The right to select the dey of…
1684 CE to 1827 CE
The divan at first is dominated by the ojaq, but by the eighteenth century it becomes the dey's instrument.
In 1710 the dey persuades the sultan to recognize him and his successors as regent, replacing the pasha in that role.
Although Algiers remains a part of the Ottoman Empire, the Sublime Porte, or Ottoman government, ceases to have effective influence here.
The dey is in effect a constitutional autocrat, but his authority is restricted by the divan and the taifa, as well as by local political conditions.
The dey is elected for a life term, but in the one hundred and fifty-nine years (1671-1830) that the system survives, fourteen of the twenty-nine deys are removed from office by assassination.
Despite usurpation, military coups, and occasional mob rule, the day-to-day operation of government is remarkably orderly.
In accordance with the millet system applied throughout the Ottoman Empire, each ethnic group—Turks, Arabs, Kabyles, Berbers, Jews, Europeans—is represented by a guild that exercises legal jurisdiction over its constituents.
The dey has direct administrative control only in the regent's enclave, the Dar as Sultan (Domain of the Sultan), which includes the city of Algiers and its environs and the fertile Mitidja Plain.

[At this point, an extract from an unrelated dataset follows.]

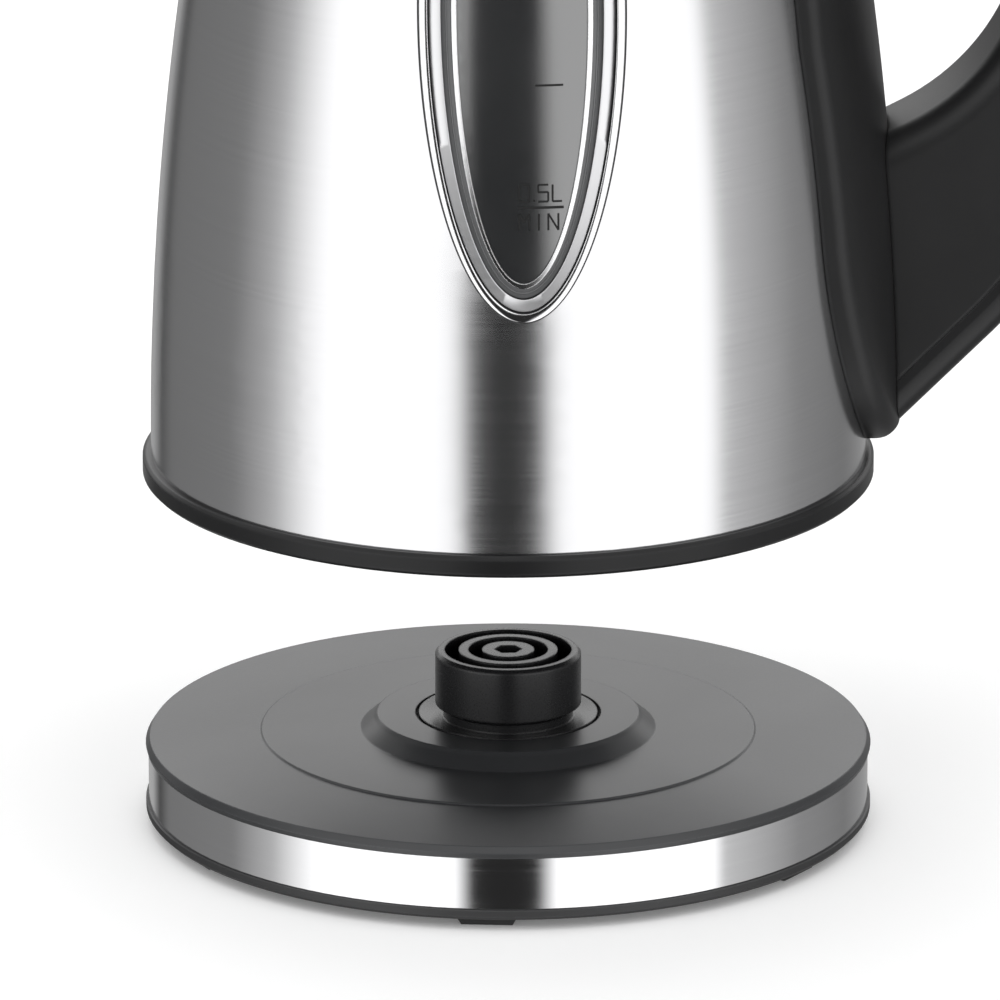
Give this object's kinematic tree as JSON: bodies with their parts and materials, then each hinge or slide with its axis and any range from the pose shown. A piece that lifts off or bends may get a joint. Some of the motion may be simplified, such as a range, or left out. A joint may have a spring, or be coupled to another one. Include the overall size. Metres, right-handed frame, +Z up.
{
  "type": "electric kettle",
  "caption": "Cordless electric kettle of brushed steel with a D-shaped black handle and an oval water window, lifted above its round power base.",
  "frame": {"origin": "on the connector's axis, at the level of the table under the base", "axes": "+Z up along the connector's axis, +X towards the handle, -X towards the spout, -Y towards the water window"},
  "size_m": [0.2152, 0.1604, 0.2981],
  "materials": {
    "body_steel": "horizontally brushed",
    "polished_steel": "polished",
    "black_satin": "satin",
    "black_gloss": "semi-gloss",
    "black_matte": "matte",
    "grey_plastic": "satin",
    "black_rubber": "matte",
    "silicone": "soft matte",
    "smoked_lens": "clear, smoked",
    "inner_steel": "satin",
    "screw_steel": "zinc plated",
    "contact_brass": "bright",
    "aluminium": "as pressed",
    "element_tube": "heat tinted",
    "lead_cover": "smooth sleeve"
  },
  "bodies": {
    "base": {"base_top_cover": "black_satin", "base_band": "polished_steel", "base_bottom_cover": "black_matte", "base_feet": "black_rubber", "base_screws": "screw_steel", "cord_bushing": "black_rubber", "cord_clamp": "black_matte", "cord_clamp_screws": "screw_steel", "base_leads": "lead_cover", "connector_housing": "black_gloss", "connector_clamp": "black_matte", "contact_earth_ring": "contact_brass", "contact_neutral_ring": "contact_brass", "contact_live_clip": "contact_brass"},
    "coupler": {"socket_housing": "black_matte", "socket_earth_ring": "contact_brass", "socket_neutral_ring": "contact_brass", "socket_live_pin": "contact_brass"},
    "kettle": {"body_shell": "body_steel", "spout": "body_steel", "spout_filter": "grey_plastic", "kettle_bottom_cover": "black_gloss", "bottom_screws": "screw_steel", "cover_tabs": "inner_steel", "heating_plate": "inner_steel", "heat_spreader": "aluminium", "heating_element": "element_tube", "control_body": "black_matte", "control_discs": "contact_brass", "control_screws": "screw_steel", "window_bezel": "polished_steel", "window_gasket": "black_rubber", "window_frame": "polished_steel", "window_lens": "smoked_lens", "window_clamp": "inner_steel", "handle_plate": "black_satin", "handle_body": "black_satin", "handle_cover": "black_gloss", "handle_screws": "screw_steel", "handle_leads": "lead_cover", "top_collar": "black_gloss", "lid_pin": "inner_steel"},
    "lid": {"lid_cover": "black_gloss", "lid_inner": "grey_plastic", "lid_seal": "silicone"},
    "switch": {"switch_rocker": "black_gloss"}
  },
  "joints": [
    {"name": "kettle_lift", "type": "slide", "parent": "base", "child": "coupler", "axis": [0, 0, 1], "range_m": [-0.0602, 0.25]},
    {"name": "kettle_spin", "type": "hinge", "parent": "coupler", "child": "kettle", "pos_m": [0, 0, 0.09], "axis": [0, 0, 1], "continuous": true},
    {"name": "lid_hinge", "type": "hinge", "parent": "kettle", "child": "lid", "pos_m": [0.05, 0, 0.2947], "axis": [0, 1, 0], "range_deg": [0, 80]},
    {"name": "power_switch", "type": "hinge", "parent": "kettle", "child": "switch", "pos_m": [0.07429, 0, 0.28574], "axis": [0, 1, 0], "range_deg": [-6, 6]}
  ]
}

The rest of the territory under the regency is divided into three provinces (beyliks): Constantine in the east; Titteri in the central region, with its capital at Medea; and a western province that after 1791 has its seat at Oran, abandoned that year by Spain when the city is destroyed in an earthquake.
Each province is governed by a bey appointed by the dey, usually from the same circle of families.
A contingent of the ojaq is assigned to each bey, who also has at his disposal the provincial auxiliaries provided by the privileged makhzen tribes, traditionally exempted from paying taxes on condition that they collect them from other tribes.
Tax revenues are conveyed from the provinces to Algiers twice yearly, but the beys are otherwise left to their own devices.
Although the regency patronizes the tribal chieftains, it never has the unanimous allegiance of the countryside, where heavy taxation frequently provokes unrest.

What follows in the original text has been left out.